The growth of online legal teaching will be high on the agenda when legal academics from across Australia and the Pacific gather this weekend (June 30 – August 1) for their annual conference.

The Australasian Law Teachers Association (ALTA) conference will be hosted by the Sydney Law School and will focus on the globalisation of legal services and its impact on Australian legal education.

The limits, as well as the unprecedented benefits, of teaching online will feature prominently in this discussion, Sydney Law School Professor Gillian Triggs said.

The University of Sydney’s (USYD) comparative constitutional law course, taught with Pennsylvania State University (Penn State), is a case in point.

The course, taught this semester, saw reciprocal lectures delivered online by legal teachers at USYD and Penn State.

“Our students gained a social and cultural perspective,” said Triggs.
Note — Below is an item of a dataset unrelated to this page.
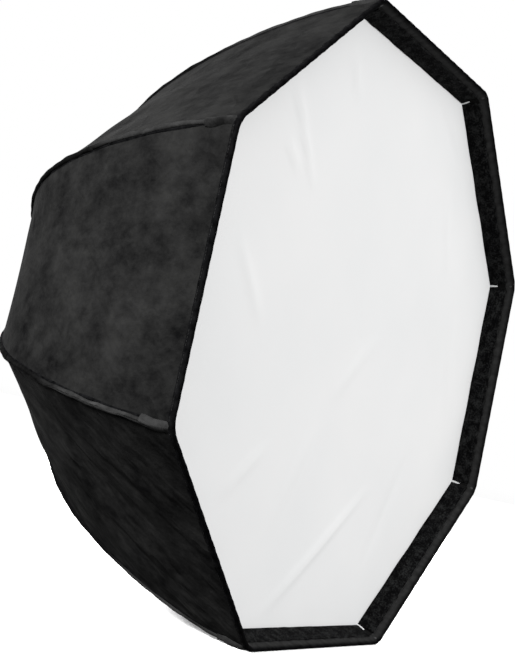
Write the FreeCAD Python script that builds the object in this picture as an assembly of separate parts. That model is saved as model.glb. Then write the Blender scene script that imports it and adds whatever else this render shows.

“They learned the US Supreme Court places its judgements in a political, social and economic context in comparison with our High Court, and their Bill of Rights is the prism through which all law is viewed.”

Within Australia, the internet makes law degrees more accessible to rural groups, indigenous people and those in lower socio-economic groups, said Triggs.

“We’re a large country with 34 law schools. For some remote universities the only way students can be viably taught is through online resources. They are a relatively inexpensive way to engage with the wider Australian community.”

ALTA conference attendees will discuss how to best balance online teaching with on-campus time. Triggs asserts that students completing online degrees must still spend some time on campus, albeit in small, intensive blocks.

Changes to degree structures due to take effect in 2014 will also be a hot topic.

Australia’s Tertiary Education Quality and Standards Agency (TEQSA) has proposed changes to degree structures that won’t fit well with Australian law school degrees, which currently have a competitive edge over their European and North American equivalents, said Triggs.

TEQSA, the government-established national regulatory and quality assurance agency for higher education, has proposed mandatory two-year master degree programs that Triggs argues would kill off law masters, which are typically set over one year in Australia.

“An increased duration would make our master programs uncompetitive with the one-year degrees offered in the US and the UK.

“The regulations impose a general system that doesn’t translate to legal education. We need to work with Canberra to find a more flexible approach,” said Triggs, adding that she will take any consensus ALTA comes to on the issue of regulating degrees to officials in Canberra later this year.

The conference’s keynote address will be given by Kevin Rudd MP. High Court Justice Virginia Bell is among the high-profile judges and academics on the conference’s speaking program.

This is the first time the ALTA conference has been hosted by the Sydney Law School.